EXERCISE AIM: What is to be transcribed is the run of lines opening with the one that has "const shankAngle = Math.asin(BUTTON.shank" and closing with the one that has "obj.data.transform(world)", and only that run, exactly.

== INFORMATION PROVIDED

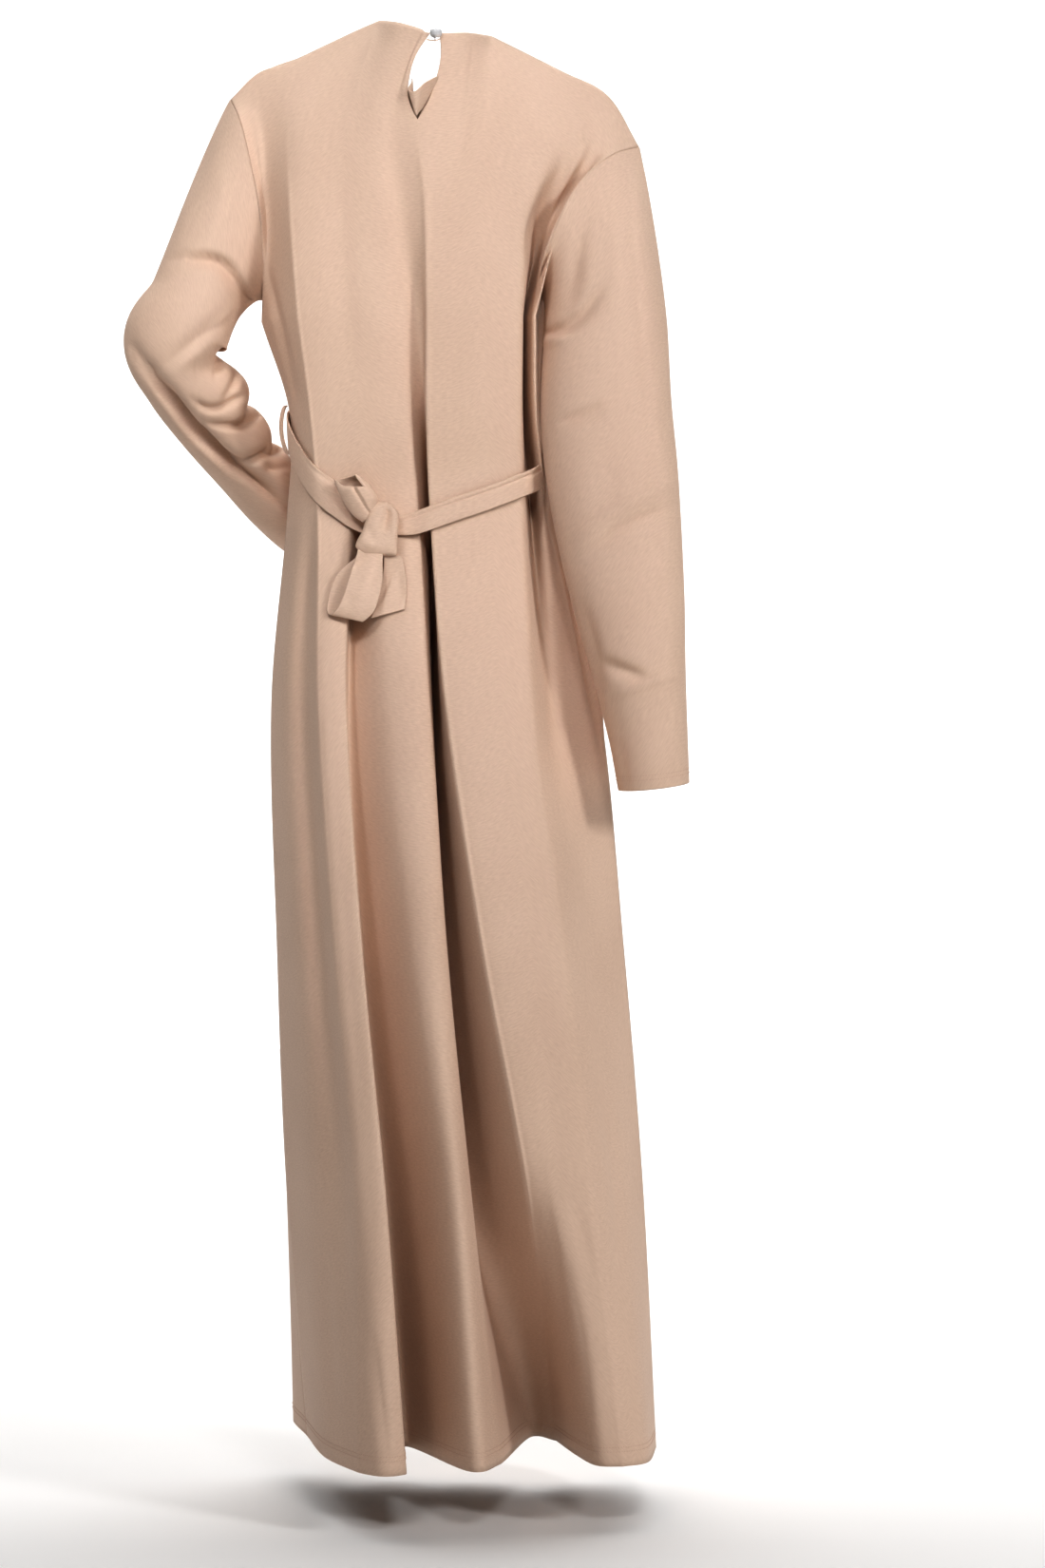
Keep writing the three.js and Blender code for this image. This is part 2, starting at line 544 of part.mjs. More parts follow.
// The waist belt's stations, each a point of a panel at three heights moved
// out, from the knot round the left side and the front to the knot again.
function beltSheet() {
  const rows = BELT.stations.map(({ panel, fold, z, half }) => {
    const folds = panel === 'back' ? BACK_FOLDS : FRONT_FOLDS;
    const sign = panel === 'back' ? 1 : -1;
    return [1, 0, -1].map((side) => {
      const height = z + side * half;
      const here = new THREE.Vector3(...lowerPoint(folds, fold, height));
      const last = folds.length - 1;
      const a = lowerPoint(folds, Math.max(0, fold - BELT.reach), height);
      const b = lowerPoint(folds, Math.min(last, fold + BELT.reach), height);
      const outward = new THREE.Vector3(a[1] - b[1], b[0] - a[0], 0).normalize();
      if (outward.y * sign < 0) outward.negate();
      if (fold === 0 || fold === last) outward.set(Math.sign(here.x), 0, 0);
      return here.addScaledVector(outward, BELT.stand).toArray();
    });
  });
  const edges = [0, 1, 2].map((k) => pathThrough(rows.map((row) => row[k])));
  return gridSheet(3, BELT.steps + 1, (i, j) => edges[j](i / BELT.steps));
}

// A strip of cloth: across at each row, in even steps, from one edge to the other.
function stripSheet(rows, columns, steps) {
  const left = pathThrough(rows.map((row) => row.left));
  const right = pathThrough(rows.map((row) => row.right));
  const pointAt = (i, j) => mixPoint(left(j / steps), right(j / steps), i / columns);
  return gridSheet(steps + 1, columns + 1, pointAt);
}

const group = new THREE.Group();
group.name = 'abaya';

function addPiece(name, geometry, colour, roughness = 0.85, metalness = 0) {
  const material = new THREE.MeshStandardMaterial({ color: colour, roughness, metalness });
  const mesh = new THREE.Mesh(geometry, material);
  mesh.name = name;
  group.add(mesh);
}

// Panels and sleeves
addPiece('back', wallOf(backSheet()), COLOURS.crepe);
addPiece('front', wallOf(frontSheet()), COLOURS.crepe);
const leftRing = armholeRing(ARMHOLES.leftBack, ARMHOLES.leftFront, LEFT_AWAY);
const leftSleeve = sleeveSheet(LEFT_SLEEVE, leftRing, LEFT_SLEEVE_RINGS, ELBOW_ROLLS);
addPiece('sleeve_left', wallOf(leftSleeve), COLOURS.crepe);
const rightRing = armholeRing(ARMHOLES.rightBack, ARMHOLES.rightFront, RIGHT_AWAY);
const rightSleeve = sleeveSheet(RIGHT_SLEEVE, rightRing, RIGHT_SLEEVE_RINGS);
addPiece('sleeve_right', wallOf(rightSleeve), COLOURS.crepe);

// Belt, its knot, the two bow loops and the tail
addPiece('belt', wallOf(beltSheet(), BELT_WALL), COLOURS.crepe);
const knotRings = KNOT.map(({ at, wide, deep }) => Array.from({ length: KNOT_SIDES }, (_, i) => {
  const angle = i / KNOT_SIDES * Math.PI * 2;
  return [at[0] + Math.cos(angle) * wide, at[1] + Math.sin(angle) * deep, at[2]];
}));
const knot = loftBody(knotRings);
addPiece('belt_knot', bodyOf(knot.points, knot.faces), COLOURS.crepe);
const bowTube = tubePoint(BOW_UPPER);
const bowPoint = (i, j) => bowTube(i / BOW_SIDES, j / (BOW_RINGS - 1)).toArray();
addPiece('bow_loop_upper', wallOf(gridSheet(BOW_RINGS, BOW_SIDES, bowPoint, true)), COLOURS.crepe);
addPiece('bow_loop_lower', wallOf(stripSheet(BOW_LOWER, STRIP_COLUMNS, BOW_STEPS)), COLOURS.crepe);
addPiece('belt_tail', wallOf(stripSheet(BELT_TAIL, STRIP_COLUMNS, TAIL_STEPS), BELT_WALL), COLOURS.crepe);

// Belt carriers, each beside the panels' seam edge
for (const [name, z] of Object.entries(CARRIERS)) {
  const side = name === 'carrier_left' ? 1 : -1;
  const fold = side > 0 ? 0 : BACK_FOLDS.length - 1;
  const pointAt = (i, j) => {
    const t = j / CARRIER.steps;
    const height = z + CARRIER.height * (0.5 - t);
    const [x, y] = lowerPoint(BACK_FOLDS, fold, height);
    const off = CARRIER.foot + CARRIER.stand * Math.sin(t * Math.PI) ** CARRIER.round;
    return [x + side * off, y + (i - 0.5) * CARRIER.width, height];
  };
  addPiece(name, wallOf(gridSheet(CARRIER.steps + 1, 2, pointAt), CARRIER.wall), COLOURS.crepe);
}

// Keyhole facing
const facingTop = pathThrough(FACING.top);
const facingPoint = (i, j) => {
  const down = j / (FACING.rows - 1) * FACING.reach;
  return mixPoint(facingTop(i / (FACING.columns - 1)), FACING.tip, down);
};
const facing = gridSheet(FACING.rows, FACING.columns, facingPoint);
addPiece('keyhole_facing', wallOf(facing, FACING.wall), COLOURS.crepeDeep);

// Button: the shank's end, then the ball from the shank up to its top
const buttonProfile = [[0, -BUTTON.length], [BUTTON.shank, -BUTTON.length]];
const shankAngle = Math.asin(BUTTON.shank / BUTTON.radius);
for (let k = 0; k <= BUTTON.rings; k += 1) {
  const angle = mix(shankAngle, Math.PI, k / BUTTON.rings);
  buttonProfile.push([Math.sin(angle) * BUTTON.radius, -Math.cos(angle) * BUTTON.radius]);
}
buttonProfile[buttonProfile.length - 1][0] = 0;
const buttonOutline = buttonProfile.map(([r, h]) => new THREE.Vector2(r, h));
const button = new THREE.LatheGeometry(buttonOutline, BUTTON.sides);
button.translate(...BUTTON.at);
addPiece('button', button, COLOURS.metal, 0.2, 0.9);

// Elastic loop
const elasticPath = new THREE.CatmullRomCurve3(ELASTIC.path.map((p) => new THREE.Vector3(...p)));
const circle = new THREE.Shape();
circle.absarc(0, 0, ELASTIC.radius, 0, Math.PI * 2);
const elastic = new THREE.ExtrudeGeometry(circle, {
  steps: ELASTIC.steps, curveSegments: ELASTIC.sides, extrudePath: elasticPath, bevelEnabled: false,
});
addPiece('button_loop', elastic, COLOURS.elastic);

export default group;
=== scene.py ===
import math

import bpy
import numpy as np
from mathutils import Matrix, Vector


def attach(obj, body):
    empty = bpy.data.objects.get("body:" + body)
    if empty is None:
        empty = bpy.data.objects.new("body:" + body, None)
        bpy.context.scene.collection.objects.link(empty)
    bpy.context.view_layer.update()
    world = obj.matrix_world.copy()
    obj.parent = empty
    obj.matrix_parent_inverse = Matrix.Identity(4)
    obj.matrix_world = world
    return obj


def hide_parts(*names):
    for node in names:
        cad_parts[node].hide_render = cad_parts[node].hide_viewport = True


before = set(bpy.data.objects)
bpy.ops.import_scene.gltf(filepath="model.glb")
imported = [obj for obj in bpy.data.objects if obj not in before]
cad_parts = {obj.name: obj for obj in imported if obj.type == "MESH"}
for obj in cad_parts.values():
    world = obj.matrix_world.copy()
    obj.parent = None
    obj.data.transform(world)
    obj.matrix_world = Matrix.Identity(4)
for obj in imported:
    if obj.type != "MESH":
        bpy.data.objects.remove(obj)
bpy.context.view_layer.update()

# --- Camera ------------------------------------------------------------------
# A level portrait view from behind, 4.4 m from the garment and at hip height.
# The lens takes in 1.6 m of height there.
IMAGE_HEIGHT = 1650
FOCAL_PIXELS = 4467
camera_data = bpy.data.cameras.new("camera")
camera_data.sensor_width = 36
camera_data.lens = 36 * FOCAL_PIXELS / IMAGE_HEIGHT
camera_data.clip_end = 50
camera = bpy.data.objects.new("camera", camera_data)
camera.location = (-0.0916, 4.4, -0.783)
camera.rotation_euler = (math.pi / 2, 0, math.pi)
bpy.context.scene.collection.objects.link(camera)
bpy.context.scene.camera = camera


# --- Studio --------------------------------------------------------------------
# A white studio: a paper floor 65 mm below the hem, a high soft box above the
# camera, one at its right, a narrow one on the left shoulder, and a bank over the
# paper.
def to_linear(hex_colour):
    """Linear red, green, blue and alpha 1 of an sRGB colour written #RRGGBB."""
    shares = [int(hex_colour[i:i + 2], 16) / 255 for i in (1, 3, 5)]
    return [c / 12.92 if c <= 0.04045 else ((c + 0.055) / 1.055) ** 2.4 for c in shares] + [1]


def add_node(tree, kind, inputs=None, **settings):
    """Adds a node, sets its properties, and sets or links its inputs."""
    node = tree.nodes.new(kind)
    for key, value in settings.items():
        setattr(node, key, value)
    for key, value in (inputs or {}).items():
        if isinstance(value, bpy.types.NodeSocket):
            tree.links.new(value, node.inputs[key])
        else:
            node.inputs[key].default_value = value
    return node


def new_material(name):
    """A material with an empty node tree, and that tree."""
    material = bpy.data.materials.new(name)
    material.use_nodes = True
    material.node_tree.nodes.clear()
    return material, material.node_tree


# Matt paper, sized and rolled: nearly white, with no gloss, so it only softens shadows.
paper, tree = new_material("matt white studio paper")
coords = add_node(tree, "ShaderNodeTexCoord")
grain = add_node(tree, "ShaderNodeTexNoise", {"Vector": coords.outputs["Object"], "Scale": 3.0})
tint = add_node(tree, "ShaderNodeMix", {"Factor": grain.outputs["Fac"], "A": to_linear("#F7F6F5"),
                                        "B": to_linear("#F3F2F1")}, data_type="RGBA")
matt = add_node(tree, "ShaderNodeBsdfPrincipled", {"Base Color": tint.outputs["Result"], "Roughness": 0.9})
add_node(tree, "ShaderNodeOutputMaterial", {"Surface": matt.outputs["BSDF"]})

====

IN RESPONSE:
const shankAngle = Math.asin(BUTTON.shank / BUTTON.radius);
for (let k = 0; k <= BUTTON.rings; k += 1) {
  const angle = mix(shankAngle, Math.PI, k / BUTTON.rings);
  buttonProfile.push([Math.sin(angle) * BUTTON.radius, -Math.cos(angle) * BUTTON.radius]);
}
buttonProfile[buttonProfile.length - 1][0] = 0;
const buttonOutline = buttonProfile.map(([r, h]) => new THREE.Vector2(r, h));
const button = new THREE.LatheGeometry(buttonOutline, BUTTON.sides);
button.translate(...BUTTON.at);
addPiece('button', button, COLOURS.metal, 0.2, 0.9);

// Elastic loop
const elasticPath = new THREE.CatmullRomCurve3(ELASTIC.path.map((p) => new THREE.Vector3(...p)));
const circle = new THREE.Shape();
circle.absarc(0, 0, ELASTIC.radius, 0, Math.PI * 2);
const elastic = new THREE.ExtrudeGeometry(circle, {
  steps: ELASTIC.steps, curveSegments: ELASTIC.sides, extrudePath: elasticPath, bevelEnabled: false,
});
addPiece('button_loop', elastic, COLOURS.elastic);

export default group;
=== scene.py ===
import math

import bpy
import numpy as np
from mathutils import Matrix, Vector


def attach(obj, body):
    empty = bpy.data.objects.get("body:" + body)
    if empty is None:
        empty = bpy.data.objects.new("body:" + body, None)
        bpy.context.scene.collection.objects.link(empty)
    bpy.context.view_layer.update()
    world = obj.matrix_world.copy()
    obj.parent = empty
    obj.matrix_parent_inverse = Matrix.Identity(4)
    obj.matrix_world = world
    return obj


def hide_parts(*names):
    for node in names:
        cad_parts[node].hide_render = cad_parts[node].hide_viewport = True


before = set(bpy.data.objects)
bpy.ops.import_scene.gltf(filepath="model.glb")
imported = [obj for obj in bpy.data.objects if obj not in before]
cad_parts = {obj.name: obj for obj in imported if obj.type == "MESH"}
for obj in cad_parts.values():
    world = obj.matrix_world.copy()
    obj.parent = None
    obj.data.transform(world)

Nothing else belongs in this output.